Shortened timer tick rates, drivers that lack power management support, and excessive CPU utilization are a few of the behavioral issues that are detected by the powercfg /energy command. This tool provides a simple way to identify and fix power management issues, potentially resulting in significant cost savings in a large datacenter.
For more info about PowerCfg.exe, see Powercfg command-line options.
Using power plans in Windows Server
Windows Server 2016 has three built-in power plans designed to meet different sets of business needs. These plans provide a simple way for you to customize a server to meet power or performance goals. The following table describes the plans, lists the common scenarios in which to use each plan, and gives some implementation details for each plan.

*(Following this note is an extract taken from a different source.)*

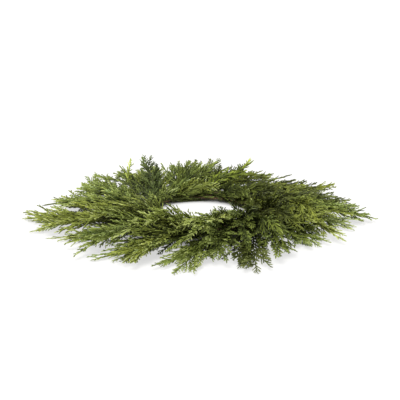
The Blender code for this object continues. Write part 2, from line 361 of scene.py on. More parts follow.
class Course:
    """Places and directions along a stem line, by the length gone from its cut end."""

    LOOK_AHEAD = 3                   # points between which the direction is taken
    LOOK_BACK = 2

    def __init__(self, line: StemLine) -> None:
        """Measures the line.

        Args:
            line: The stem line to follow.
        """
        self.line = line
        self.points = line.points()
        self.along = [0.0]
        for before, after in zip(self.points, self.points[1:]):
            self.along.append(self.along[-1] + (after - before).length)
        self.length = self.along[-1]

    def frame(self, gone: float) -> Matrix:
        """Finds the place and directions at a length along the line.

        Args:
            gone: Length from the cut end.

        Returns:
            A matrix whose X runs along the stem, Y to its left in the blade, and Z out of the blade.
        """
        gone = min(max(gone, 0.0), self.length)
        i = min(bisect_right(self.along, gone) - 1, len(self.points) - 2)
        step = self.points[i + 1] - self.points[i]
        place = self.points[i] + step * ((gone - self.along[i]) / step.length)
        last = min(i + self.LOOK_AHEAD, len(self.points) - 1)
        ahead = self.points[last] - self.points[max(i - self.LOOK_BACK, 0)]
        ahead.normalize()
        left = Vector((0.0, 0.0, 1.0)).cross(ahead).normalized()
        roll = self.line.roll * ease((gone - HOOP.bound) / self.line.bend)
        left = Matrix.Rotation(roll, 3, ahead) @ left
        facing = Matrix((ahead, left, ahead.cross(left))).transposed().to_4x4()
        return Matrix.Translation(place) @ facing


# ---------------------------------------------------------------- small shapes and how they gather


@dataclass
class Ring:
    """One ring of a stem or blade: its frame, its half sizes, and what its vertices know."""

    frame: Matrix
    half_width: float
    half_height: float
    growth: float
    along: float
    wood: float = 0.0


def round_outline(sides: int) -> Outline:
    """A regular outline with that many sides."""
    return tuple((math.cos(math.tau * i / sides), math.sin(math.tau * i / sides)) for i in range(sides))


RIDGED = ((1.0, -0.3), (0.0, 1.0), (-1.0, -0.3))    # flat underneath, with a ridge along the top


def start_mesh() -> BMesh:
    """Starts a mesh.

    Returns:
        An empty mesh with the foliage's vertex layers.
    """
    bm = bmesh.new()
    for name in VERTEX_LAYERS:
        bm.verts.layers.float.new(name)
    bm.verts.layers.int.new("corner")
    return bm


def finish_mesh(bm: BMesh, name: str) -> Mesh:
    """Finishes a mesh.

    Args:
        bm: What was modelled; it is freed.
        name: The mesh's name.

    Returns:
        The finished mesh.
    """
    mesh = bpy.data.meshes.new(name)
    bm.to_mesh(mesh)
    bm.free()
    return mesh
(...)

Plan | Description | Common applicable scenarios | Implementation highlights |
---|---|---|---|
Balanced (recommended) | Default setting. Targets good energy efficiency with minimal performance impact. | General computing | Matches capacity to demand. Energy-saving features balance power and performance. |
High Performance | Increases performance at the cost of high energy consumption. Power and thermal limitations, operating expenses, and reliability considerations apply. | Low latency apps and app code that is sensitive to processor performance changes | Processors are always locked at the highest performance state (including "turbo" frequencies). All cores are unparked. Thermal output may be significant. |
Power Saver | Limits performance to save energy and reduce operating cost. Not recommended without thorough testing to make sure performance is adequate. | Deployments with limited power budgets and thermal constraints | Caps processor frequency at a percentage of maximum (if supported), and enables other energy-saving features. |
These power plans exist in Windows for alternating current (AC) and direct current (DC) powered systems, but we will assume that servers are always using an AC power source.
For more info on power plans and power policy configurations, see Powercfg command-line options.
Note
Some server manufactures have their own power management options available through the BIOS settings. If the operating system does not have control over the power management, changing the power plans in Windows will not affect system power and performance.
Tuning processor power management parameters
Each power plan represents a combination of numerous underlying power management parameters. The built-in plans are three collections of recommended settings that cover a wide variety of workloads and scenarios. However, we recognize that these plans will not meet every customer's needs.
The following sections describe ways to tune some specific processor power management parameters to meet goals not addressed by the three built-in plans. If you need to understand a wider array of power parameters, see Powercfg command-line options.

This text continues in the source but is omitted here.